In the case of the Philippines, there’s also a renewed focus on the US. It signed a deal earlier this year to expand the US military presence, increasing the number of bases Washington has access to nine from five.
Beijing tends to view countries that have a strong security relationship with the US through a hostile lens, Amanda Hsiao from the International Crisis Group notes. “As it begins to feel more encircled by US security alliances, there will be a tendency for Beijing to feel that it needs to show its resolve and overreact.”
That encirclement is becoming more visible. Washington has reaffirmed its commitment to support Manila in the face of an armed attack on Philippine armed forces, vessels or aircraft in the South China Sea.
Meanwhile, the Philippines and Vietnam have planned a cooperation agreement on the South China Sea. Australia — a key US ally in the region — sent its biggest warship to the disputed waters and the US, Japan and Korea held a successful three-way summit over the weekend where China was very much on their minds.

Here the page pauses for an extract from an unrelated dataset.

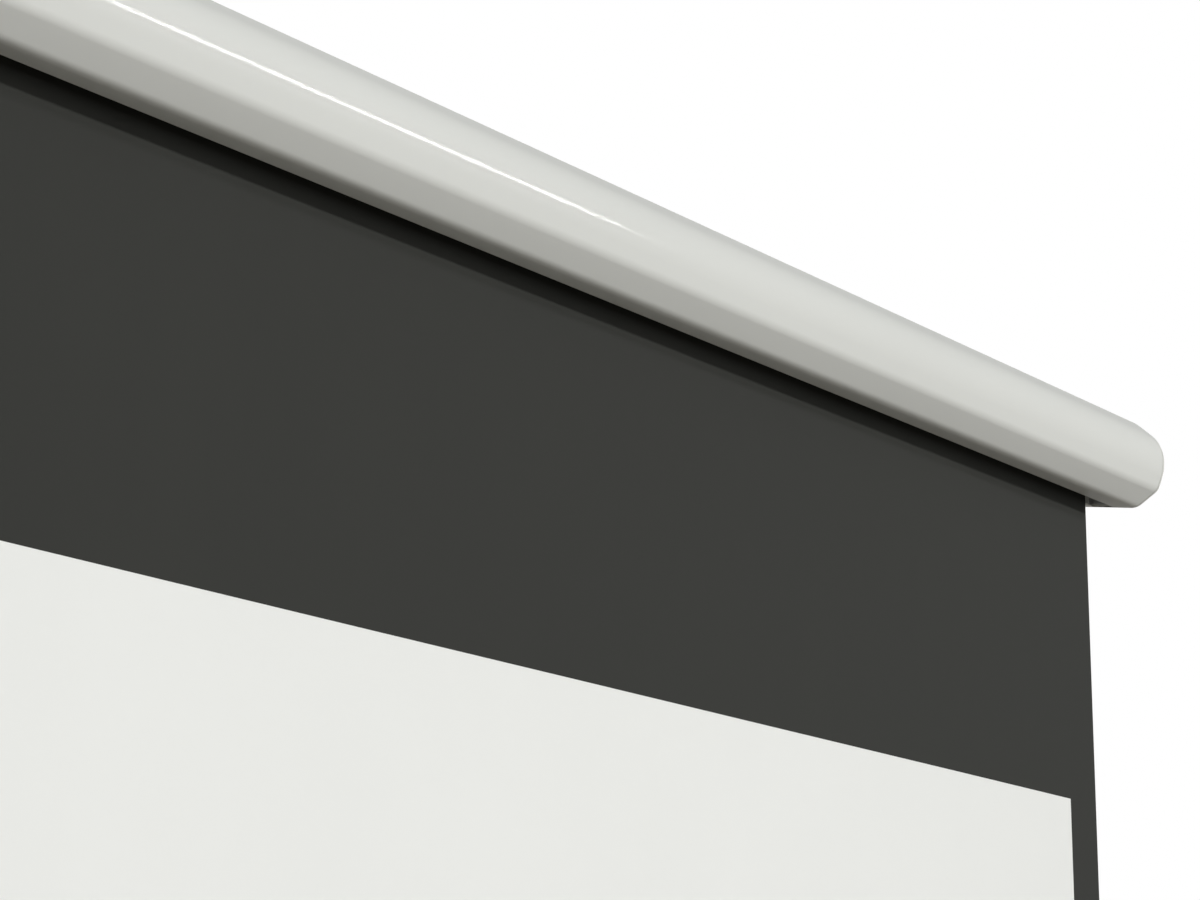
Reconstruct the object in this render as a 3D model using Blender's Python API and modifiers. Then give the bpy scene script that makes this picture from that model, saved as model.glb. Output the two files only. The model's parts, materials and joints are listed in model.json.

The tough talk from Manila is likely to continue. It has just appointed former foreign minister Teddy Locsin as the special envoy to China. Beijing will still be smarting from a colorful Twitter exchange in 2021 over what Manila described as a dangerous maneuver against its Coast Guard.
At the time, Locsin infamously posted: “China, my friend, how politely can I put it? Let me see…O….Get the f*** out.” He later deleted that tweet, but this is not the kind of conversation you expect between friends. With China’s ATM slowly running out of cash, other countries — while they may not be as colorful or as loud — may well take a leaf out of Manila’s playbook.